In 2016, Chris Schoenherr, Director of Agency and Government Relations and Chief External Affairs Officer at the Southern Minnesota Municipal Power Agency (SMPPA), detailed in a blog for the American Public Power Association how SMPPA organized a two-pronged effort to establish monarch habitat and raise awareness in member communities.

Currently, SMMPA member communities have established 68 monarch “waystations,” ranging from 100 to 1,000 square feet, on utility, municipal, or community property. Each site was planted by either utility employees or community groups and includes signage describing the program. Also, nearly 11,700 seed packages have been distributed to customers in member communities to provide a simple, no-cost way for citizens to join the effort by establishing monarch habitat on their property.

Schoenherr stated, “In 2018, SMMPA established a 3-acre prairie, including pollinator habitat, at its new Owatonna Energy Station. In 2018-2019 we released about 90 monarchs from caterpillars we found on the habitat at our urban headquarters. This year (2020) has been a little tougher. We assisted a group in Princeton to establish a larger pollinator habitat on a riverfront park.”

According to a recent T&D World article, City Utilities (CU) of Springfield in Missouri is highlighting the importance of pollinators through a community showcase and habitats.

Scott Gunzenhauser, Supervisor-Vegetation Management at CU, told APPA that, “The showcase garden in front of our viewing platform has grown nicely and it in itself has attracted some interesting pollinators including the hummingbird hawk-moth and monarch caterpillars. In addition to the caterpillars showing up, we have partnered again with some of the Master Naturalists in our area and they have given us some chrysalis’s to hatch out and we have them doing that on that property as well and have set up a time-lapse camera to capture them coming out.  So far we have hatched out 4 chrysalis’s, two of which were on an invasive pear tree in our plot to which we now call our ’Labor and Delivery’ tree.” 

City Utilities of Springfield has also treated 10 acres at two separate City Utilities locations of previously mowed areas with herbicide and has burned two of the eight sections as a control to see how that works. The utility will be planting that 10 acres this winter. 

Nebraska’s Omaha Public Power District (OPPD) is currently in its third year of establishing native grasses and wildflowers on over 305 acres across several sites through its Prairie in Progress initiative. The objective of the project is to drive more sustainable landscapes on the district’s properties to lower maintenance costs and increase plant and wildlife diversity including pollinators. OPPD partnered with Save the Monarchs organization to achieve this goal.

Chris Vrtiska, Wildlife Nature Resource Specialist at OPPD, stated, “Establishing or restoring prairies is a long and sometimes difficult process which can often take three to five years. OPPD has experienced successes on the majority of its acres and it has some sites that are struggling to establish. It has been a learning experience for all the staff involved in the project.”

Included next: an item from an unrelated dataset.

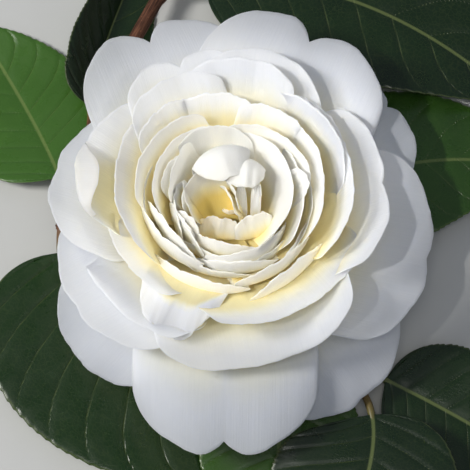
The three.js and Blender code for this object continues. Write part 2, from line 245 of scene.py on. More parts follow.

Of the 305 acres in the initial phase of the project, there are approximately 75 acres that for one reason or another have struggled to establish themselves. Currently, OPPD has a management strategy to improve those acres.

“While prescribed burns are a very valuable tool in establishing and managing prairie restorations, many of our sites that are struggling are in urban interface locations which preclude the use of fire as a management tool. Working with Save the Monarchs organizations and other experts, we have developed plans using an herbicide in the place of fire to control unwanted vegetation and promoting the growth of desirable species.”

Another Nebraska public power utility, Lincoln Electric System (LES), recently resolved to create opportunities to engage in pollinator issues with co-workers, customers, and the Lincoln community, noted Melissa Landis, an environmental specialist at LES.

Toward that end LES initiated ground preparations this year to convert a four acre greenspace at a local generating station from cold season grasses to pollinator habitat,” she said in an email.

On the four acre site “we collaborated with Save our Monarchs on a site plan to oversee the conversion process, establish some baseline pollinator monitoring data, and we look forward to seeding the site with a pollinator-friendly seed mix yet this fall.” 

LES is looking forward to participating in National Pollinator Week (June 21-27, 2021) to celebrate pollinators and spread the word about ways to protect them, she said.

National Pollinator Week 2020 (June 22-28) was the thirteenth consecutive year of bringing greater awareness to the issue of pollinator conservation since the Pollinator Partnership founded the initiative in 2007.

Meanwhile, in 2019, the New York Power Authority (NYPA) launched a statewide pollinator initiative. Maura Balaban at NYPA, stated, “Work on the rollout of this initiative at the Niagara Power Project was postponed due to emergent work taking place is the same general area as the pollinator field. The joint initiative between NYPA’s Sustainability and Rights-of-Way Maintenance departments is currently scheduled to begin later this year.”

APPA and several of its members (Los Angeles Department of Water and Power, Bonneville Power Administration, Salt River Project and the Tennessee Valley Authority) sponsored EPRI’s “Power for Pollinators” documentary. The film describes how electric power companies can support pollinator conservation while balancing affordable, reliable, and safe electricity. 

In addition, several public power utilities are involved with the “Power-in-Pollinators” initiative.

The initiative aims to promote and support pollinator conservation among utilities. The partnership shares the latest scientific findings, case studies and tools to assist with the integration of pollinator-friendly practices into utility vegetation, facilities and land management.

Launched in 2017, the initiative is now the largest collaboration for electric power companies to work together on pollinator research.

Public power utilities involved in the initiative are NYPA, LADWP, SMUD, SRP, LES, BPA and NPPD.